My dad found a flight and booked it for us. Unfortunately, we flew out on March 27th, which was Teagan’s birthday. He was sad, but he understood and we made it up to him when we got back.
We stayed with the family at my aunt Jossie and uncle Rudy’s house. It felt heavy being in her house knowing she wasn’t coming home again. My aunt was only 4 years older than me. It made me realize even more that we are not promised tomorrow. I did my best to stay strong for my family. My cousins’ tried to put on brave faces as they were surrounded by so many family members.
Reese meshed well with my family. Meeting them for the first time in person and during a rough time probably wasn’t the best. He did make the best of it though, helping all 3 of my uncle give me a hard time. Although, we were all grieving, we managed to share memories that made us laugh. We stayed as positive as we could. My aunt wouldn’t have wanted it any other way. My uncle Rudy had me and Reese pick out a few of my aunt’s Starbucks cups. I also got a couple of her Stanley cups. She loved collecting cups.

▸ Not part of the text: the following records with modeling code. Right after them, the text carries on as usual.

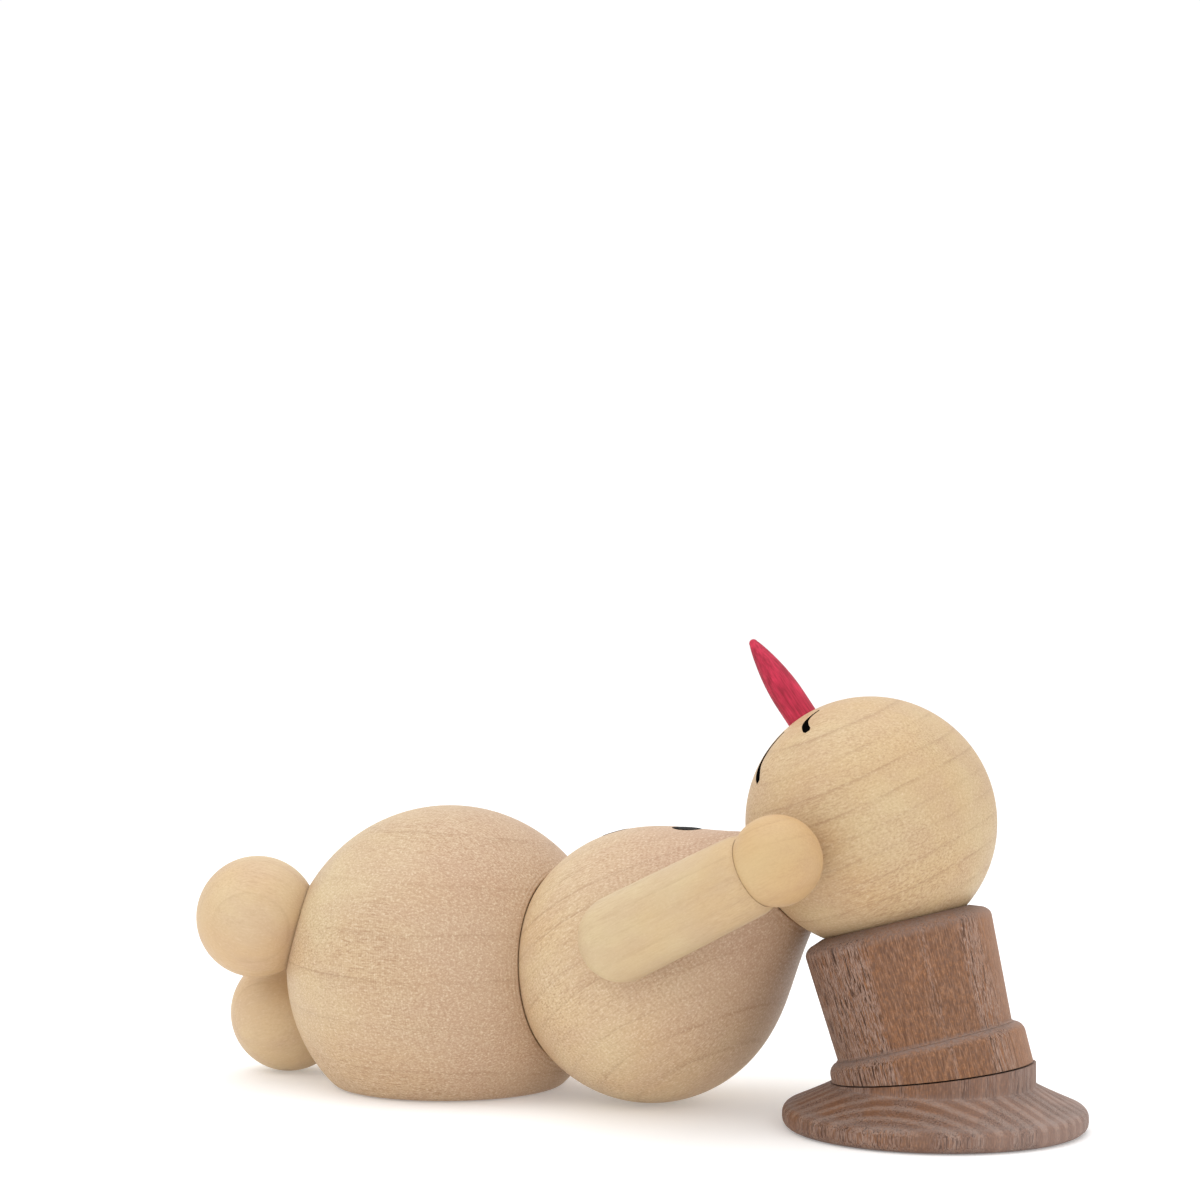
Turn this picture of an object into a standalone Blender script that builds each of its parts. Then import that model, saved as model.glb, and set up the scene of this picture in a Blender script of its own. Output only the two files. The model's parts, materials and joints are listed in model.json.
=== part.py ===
"""Posable turned-wood snowman lying on its back, with its head resting on its top hat.

Metres, +Z up. +X runs from the feet to the head, -Y is the figure's left side.
The balls are seated in cups and held by an elastic cord and wooden dowels.
The model is built at X = 0 under the lower body and moved to the middle of its box at the end.
"""
import math

import bmesh
import bpy
from mathutils import Matrix, Vector

MM = 0.001
GAP = 0.3 * MM  # clearance between seated pieces

# Driving dimensions
BODY_SHIFT_X = -44.08 * MM  # puts the origin under the middle of the figure
LOWER_RADIUS = 34.9 * MM
LOWER_CENTRE = Vector((0.0, 0.0, 24.9)) * MM
TORSO_RADIUS = 28.4 * MM
TORSO_CENTRE = Vector((48.9, 0.0, 28.4)) * MM
HEAD_RADIUS = 25.0 * MM
HEAD_CENTRE = Vector((98.0, 0.0, 59.6)) * MM
SHOULDER = Vector((58.9, 32.3, 37.6)) * MM
HAND_CENTRE = Vector((93.0, 34.2, 54.2)) * MM
HAND_RADIUS = 8.8 * MM
ARM_RADIUS = 8.7 * MM
ARM_SEAT_RADIUS = 9.4 * MM  # cup in the torso that the arm's round end swings in
WRIST_RADIUS = 8.1 * MM
WRIST_EDGE = 2.5 * MM  # rounding at the wrist end
ARM_END_GAP = 3.0 * MM  # from the wrist end to the middle of the hand
FOOT_RADIUS = 13.0 * MM
LEFT_FOOT_CENTRE = Vector((-36.0, -20.4, 36.0)) * MM
RIGHT_FOOT_CENTRE = Vector((-40.3, -1.7, 13.0)) * MM
NECK_RIM_ANGLE = 13.0  # degrees off the neck axis
NECK_BULGE = 24.9 * MM  # how far the egg would stand beyond the torso's ball on the axis
NECK_RISE = 1.2 * MM  # extra height at the neck, which the head's seat cuts away
BULGE_START_ANGLE = 108.0
BULGE_POWER = 6.0
NOSE_LEAN = 36.0  # degrees from vertical towards the feet
NOSE_RADIUS = 3.2 * MM
NOSE_LENGTH = 19.7 * MM
NOSE_TENON = 3.5 * MM
NOSE_TIP_RADIUS = 0.5 * MM
NOSE_TAPER = 0.74  # share of the length over which the nose widens
NOSE_FULLNESS = 0.85
BUTTON_RADIUS = 3.1 * MM
BUTTON_THICKNESS = 1.6 * MM
BUTTON_PROUD = 0.15 * MM
BUTTON_ANGLES = {"upper_button": 74.1, "lower_button": 107.4}  # degrees up from +X
SLOPE_STEP = 0.5  # degrees each way, over which the torso's slope under a button is taken
HAT_X = 111.5 * MM
BRIM_RADIUS = 30.0 * MM
BRIM_RIM = 4.6 * MM
BRIM_EDGE = 1.7 * MM  # rounding of the brim's edge
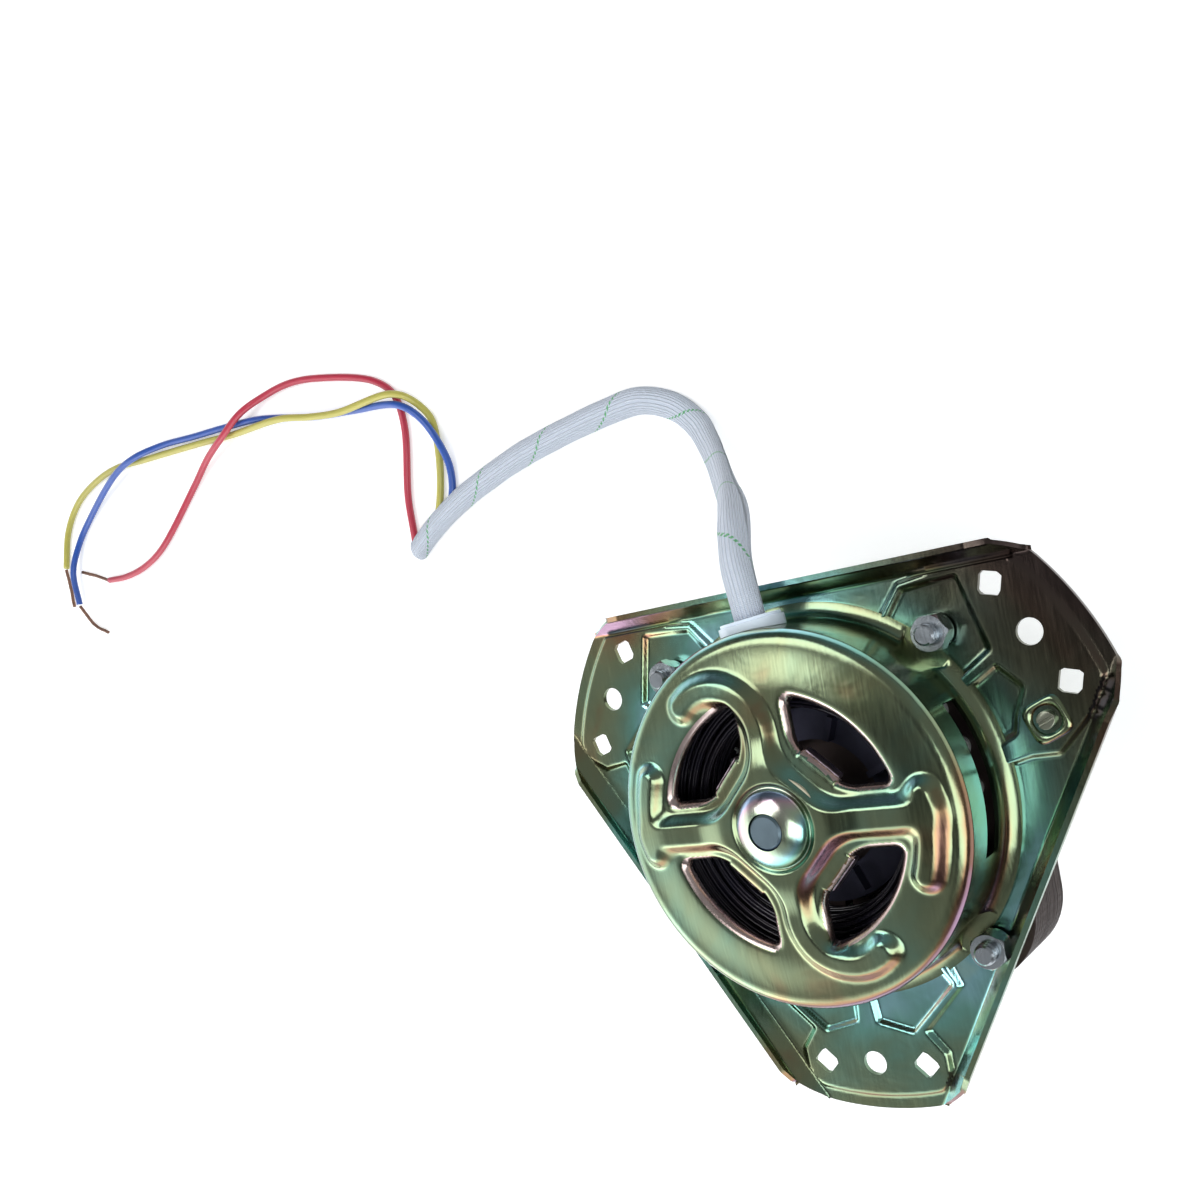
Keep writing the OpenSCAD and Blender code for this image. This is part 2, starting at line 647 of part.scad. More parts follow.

Reese bonded with my cousin Gabriel while working on his S10. My uncles Rudy, Albert, Charlie and Travis all loved using Reese as a way to pick on me. Grandma and Reese had lots of little heart to heart conversations. I was a little annoyed by my family getting so close to Reese, but it’s a good thing they did. I was happy to get some much needed time to breathe and think.
My aunt’s funeral was beautiful. So many people came to show their respect and say their goodbyes. My grandmother and uncle had the song I wrote for my aunt played. It was a very heartfelt and tearful moment as the words were felt by most that were there. I will be posting the song on our YouTube channel for those who want to listen to it.
My best friend, Felicia came to my rescue for some girl time. We spent the last few days of our trip hanging out with her. We got a hotel room in Oceanside, CA for our last couple of days. Reese had never been to the beach or seen the ocean, so Felicia and I took him down the coastal highway to see all the cool beaches from San Diego to Oceanside. Our hotel was a short walk from the harbor, so we did a night time beach excursion. The last day we were there, Reese and I went to the Jetty and explored the beach while Felicia was at work. He had fun scavenging for shells, sea glass and rocks in the lagoon. We met Felicia back at the hotel after she got off work, changed into swim suits and went back to the beach.
While we went out to California under sad circumstances, we ended our trip with a ton of great memories. Neither of us wanted to leave California, but knew we had to. We FaceTimed with the kids everyday and missed them terribly. California will most definitely be a trip we will make again in the future as a family. Hopefully, next time it won’t be under the same pretenses.
So from our family to yours, we hope you have a magical and memorable day! And please, reach out to your loved ones. Whether you talk to them everyday or haven’t talked to them in years, let them know you love them and think about them. You never know when you will have to say that final goodbye.